C’est l’administration du pays qui doit être « smart », ce dont dépendra notre qualité de vie. Une gestion intelligente de l’économie ne se résume pas à bâtir des villes dites intelligentes. Elle consiste plutôt à répartir les ressources, matérielles, financières et humaines, le plus efficacement possible.
Or tous ces méga-projets, mis en chantier en même temps, vont bouffer des ressources au détriment des autres activités économiques qui en ont aussi besoin pour créer des richesses au présent. Faire sortir de terre une Heritage City au bout de seulement trois ans, c’est une ambition… monstrueuse ! C’est aussi un monstre inflationniste, car les prix des ressources, devenues rares, vont grimper. La loi de l’offre et de la demande est implacable, et les smart cities ne feront pas exception.
Contrairement à ce qu’insinue une chroniqueuse de Mauritius Times, ce n’est pas par peur de perdre leur statut social que des professionnels s’élèvent contre la construction de Heritage City à Highlands. Cette même personne qui déteste tant le « capitalisme débridé » ne se rend pas compte de la vile spéculation immobilière qui sous-tend ce projet de trente milliards de roupies. La hausse inévitable des coûts de construction que celui-ci entraînera va appauvrir les gens de la classe moyenne qui cherchent à devenir propriétaires d’un logement.
La location de bureau à Ebène est actuellement autour de Rs 41 le pied carré. En tenant compte de l’inflation future et de la dépréciation continue de la roupie, on ne voit pas comment on pourra proposer le même prix à Heritage City et, de surcroît, obtenir un rendement des capitaux propres de 30 % ! Alors que le monde connaît des turbulences financières, les étrangers ne se bousculeront pas pour venir résider dans l’arrière-pays d’une île lointaine.
L’économiste Andrew Lawrence a remarqué une corrélation entre la construction de gratte-ciel et les crises économiques.

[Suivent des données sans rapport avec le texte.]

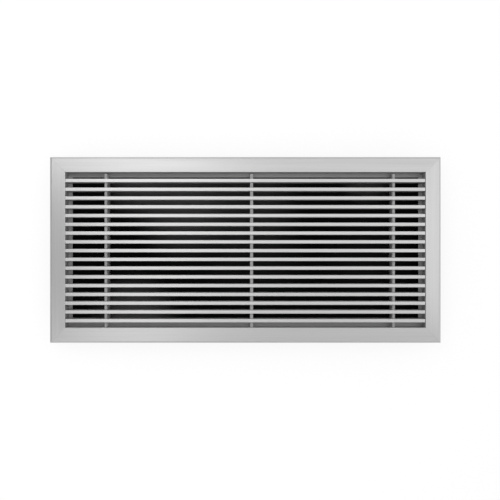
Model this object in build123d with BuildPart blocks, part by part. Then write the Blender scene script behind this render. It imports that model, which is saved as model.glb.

L’Empire State Building ouvrit ses portes en 1931 pendant la Grande Dépression, les Petronas Towers de la Malaisie en 1996 juste avant la crise financière asiatique, et Burj Khalifa de Dubaï en 2010 en plein crash local et global. A Maurice, la Cybercité fut inaugurée à l’heure où l’économie ralentissait (croissance de 2,7% en 2005).
Ce n’est pas que les constructions grandioses entraînent des crises. Mais elles sont les symptômes de grandes distorsions dans l’économie lorsque le taux d’intérêt est maintenu artificiellement bas par la Banque centrale. Une telle politique monétaire accroît la valeur foncière, rehausse les anticipations de profits, favorise des investissements très risqués et entretient l’illusion de « high risk, high return ». A mesure que des promoteurs s’engagent à long terme dans de plus gros projets, les prix relatifs du capital, du travail, de la terre et de l’intêrêt sont faussés. Les processus de production s’allongent, puisqu’on produit ici des biens de capital, et non des biens de consommation. Afin que cela soit soutenable, les gens doivent épargner. Mais ils continuent de consommer.
Le taux d’intérêt finira bien par remonter quand arrivera l’inflation et au moment où s’achèveront les constructions. S’il s’avère supérieur au taux de rendement, l’investissement n’est pas rentable. Certains projets risquent de ne pas être complétés. L’offre excédant la demande, on n’arrive pas à vendre les espaces aux prix prévus et à réaliser les profits attendus. La bulle spéculative explose avec une chute des prix de vente et avec des licenciements dans les sociétés de construction, d’immobilier et de financement. Par conséquent, les dettes ne sont pas remboursées. Le promoteur étant l’Etat, il les laissera en héritage à nos enfants qui paieront plus d’impôts.